In Folge dieser Rüge war Zelinka entschlossen, von der Bürgermeisterstelle zurückzutreten. Da aber auch die Majorität des Gemeinderathes auszuscheiden willens war, befürchtete er, daß dieser Massenaustritt als illoyale Demonstration gedeutet werden könnte, und nahm abermals eine Audienz beim Kaiser, in welcher er sich mit männlichem Freimuth über die gemeinnützige Thätigkeit des Gemeinderathes aussprach. Der Kaiser nahm den Vortrag huldvollst entgegen und die Krisis im Gemeinderathe kam damit zu einem friedlichen Abschlusse.

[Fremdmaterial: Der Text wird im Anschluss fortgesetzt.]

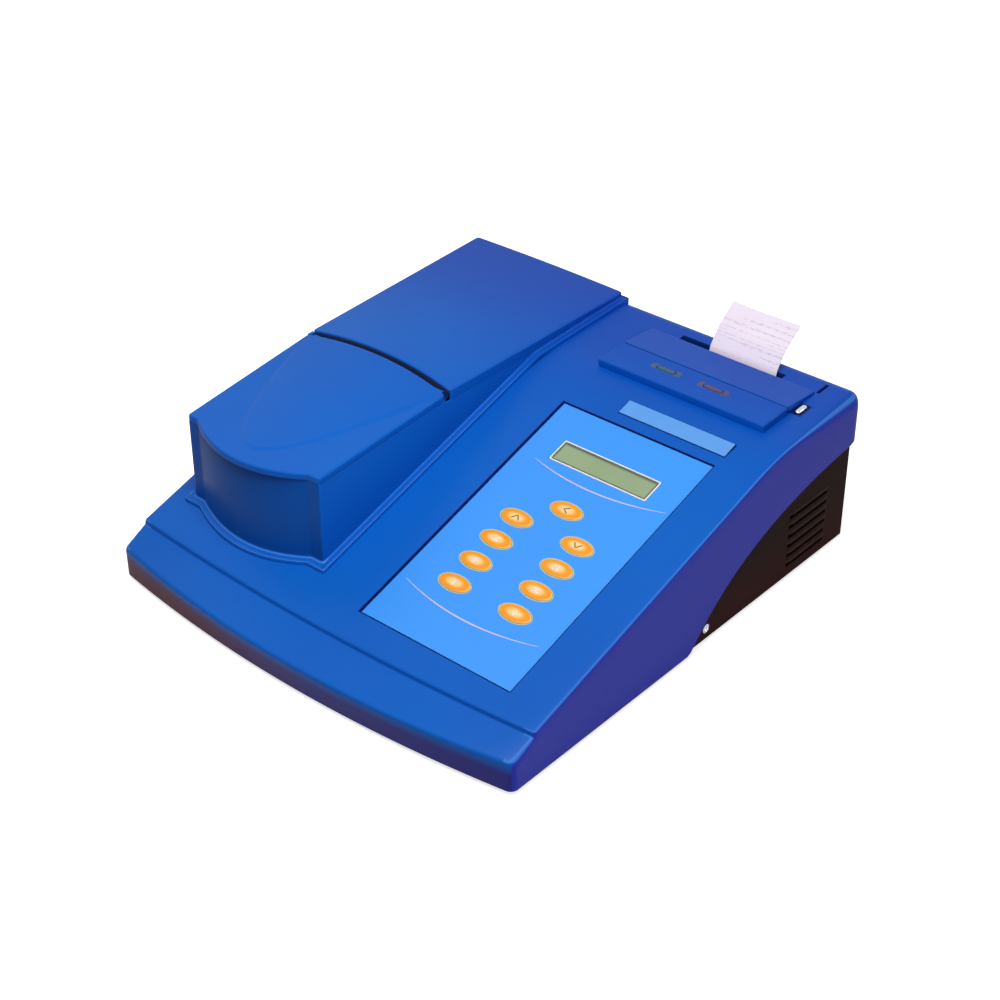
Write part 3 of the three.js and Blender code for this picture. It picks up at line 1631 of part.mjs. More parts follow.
function makeElectronics() {
  const top = boardZ + boardThickness;
  const board = box(
    boardLeftX,
    boardLeftX + boardWidth,
    boardFrontY,
    boardFrontY + boardLength,
    boardZ,
    top,
  );
  const middleX = boardLeftX + boardWidth / 2;
  const middleY = boardFrontY + boardLength / 2;
  const chip = box(
    middleX - chipSide / 2,
    middleX + chipSide / 2,
    middleY - chipSide / 2,
    middleY + chipSide / 2,
    top - boardThickness / 2,
    top + chipHeight,
  );
  place('main_board', board.add(chip), 'board');
  const base = sheet + seatGap;
  const halfW = coreWidth / 2;
  const halfD = coreDepth / 2;
  const coreTop = base + coreHeight;
  const windowLow = base + coreLeg;
  const windowHigh = coreTop - coreLeg;
  const leg = coreLeg;
  let core = box(coreX - halfW, coreX + halfW, coreY - halfD, coreY + halfD, base, coreTop);
  for (const side of [-1, 1]) {
    const inner = coreX + side * leg;
    const outer = coreX + side * (halfW - leg);
    const window = [Math.min(inner, outer), Math.max(inner, outer)];
    core = core.subtract(box(
      ...window,
      coreY - halfD - overrun,
      coreY + halfD + overrun,
      windowLow,
      windowHigh,
    ));
  }
  place('transformer_core', core, 'steel');
  const coilHalf = halfW - leg - seatGap;
  const coilDepth = halfD + coilReach;
  const low = windowLow + seatGap;
  const high = windowHigh - seatGap;
  const block = box(coreX - coilHalf, coreX + coilHalf, coreY - coilDepth, coreY + coilDepth, low, high);
  const inner = leg + seatGap;
  const through = box(
    coreX - inner,
    coreX + inner,
    coreY - halfD - seatGap,
    coreY + halfD + seatGap,
    low - overrun,
    high + overrun,
  );
  place('transformer_coil', block.subtract(through), 'copper');
}

makeCover();
makeHousing();
makeLid();
makeLidGasket();
makePanel();
makePrinterTop();
makeLatch();
makePaperBay();
makePaperStrip();
makePrintHead();
makeChassis();
makeRearPanel();
makeOptics();
makeElectronics();

// Stand the model on z = 0 with the middle of its outer size over the origin
const extent = new THREE.Box3().setFromObject(assembly);
const centre = extent.getCenter(new THREE.Vector3());
assembly.position.set(-centre.x, -centre.y, -extent.min.z);

export default model;
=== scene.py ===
import math

import bmesh
import bpy
import numpy as np
from bpy.props import FloatProperty, FloatVectorProperty, PointerProperty
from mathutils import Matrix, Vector


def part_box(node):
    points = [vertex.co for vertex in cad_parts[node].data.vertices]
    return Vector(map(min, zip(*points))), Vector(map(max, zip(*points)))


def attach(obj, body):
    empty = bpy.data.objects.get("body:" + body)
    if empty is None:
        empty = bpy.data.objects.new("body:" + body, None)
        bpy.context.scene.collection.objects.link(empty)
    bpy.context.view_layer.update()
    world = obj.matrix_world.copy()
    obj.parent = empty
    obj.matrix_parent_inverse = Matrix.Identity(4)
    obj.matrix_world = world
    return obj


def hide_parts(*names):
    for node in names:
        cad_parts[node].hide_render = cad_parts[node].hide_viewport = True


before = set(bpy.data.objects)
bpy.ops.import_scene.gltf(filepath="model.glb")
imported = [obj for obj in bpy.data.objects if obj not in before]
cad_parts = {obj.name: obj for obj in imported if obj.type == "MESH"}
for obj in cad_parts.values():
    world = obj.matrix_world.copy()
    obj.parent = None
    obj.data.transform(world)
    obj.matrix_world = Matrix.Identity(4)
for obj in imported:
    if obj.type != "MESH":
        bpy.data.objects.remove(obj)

bl_info = {
    "name": "Bench turbidity meter",
    "version": (1, 0, 0),
    "blender": (4, 5, 0),
    "location": "View3D > Sidebar > Meter",
    "description": "Surfaces, finishes, light and camera for a bench turbidity meter with a printer",
    "category": "Object",
}

# The drawing's own sizes in millimetres: X to the right, Y to the back, Z up from the tray's underside
HALF_WIDTH = 161.5
FRONT_Y, REAR_Y = -169.8, 169.8
STEP_Y, STEP_RISE = -151.3, 3.0
DECK_FOOT = 31.4
LIP_HEIGHT = 20.0
LIP_BOW, BASE_BOW, STEP_BOW = 16.5, 13.5, 6.0
BOW_FADE = 14.0
DECK_TILT, ROOF_TILT = math.radians(17.31), math.radians(2.5)
CREST_Y = 75.0
CREST_Z = DECK_FOOT + (CREST_Y - STEP_Y) * math.tan(DECK_TILT)
CREST_REACH = 3  # the eased bend reaches this many times the crest size to each side
SKIRT = ((-6.0, 0.0), (25.0, 38.0), (75.0, 64.0), (REAR_Y, 71.33))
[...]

Im Frühling 1864 wurde Zelinka mit imposanter Stimmenmehrzahl abermals zum Bürgermeister gewählt und seine Wiederwahl durch ein glänzendes Banket in den Sälen des Augartens gefeiert. Noch in demselben Jahre hatte Zelinka das Vergnügen, die aus Schleswig-Holstein heimkehrende siegreiche Armee, aber auch das Mißvergnügen, ein Sistirungsministerium zu begrüßen, dem gegenüber er in die Reihen der Opposition trat. Noch energischer machte er später gegen das Stadtbefestigungs-Project Front und nahm keinen Anstand, der Regierung zu erklären: Wenn man im Ernst daran dächte, die Stadt zu befestigen, möge Bürgermeister werden, wer wolle, – unter seiner Bürgermeisterschaft solle nie und nimmer der Grundstein zum Verfalle Wiens gelegt werden. Zudem wäre es ihm unmöglich für die Ruhe der Bevölkerung zu bürgen, die der Meinung wäre, Wien solle nicht gegen einen auswärtigen Feind, sondern gegen die Wiener selbst befestigt werden.

In dieser scharfen Opposition harrte er auch im Kriege gegen Preußen aus, und ihm und der kräftigen Haltung des Gemeinderathes hatte Wien es zu danken, daß man die Befestigung der Stadt auf ein verschanztes Lager am linken Donauufer beschränkte.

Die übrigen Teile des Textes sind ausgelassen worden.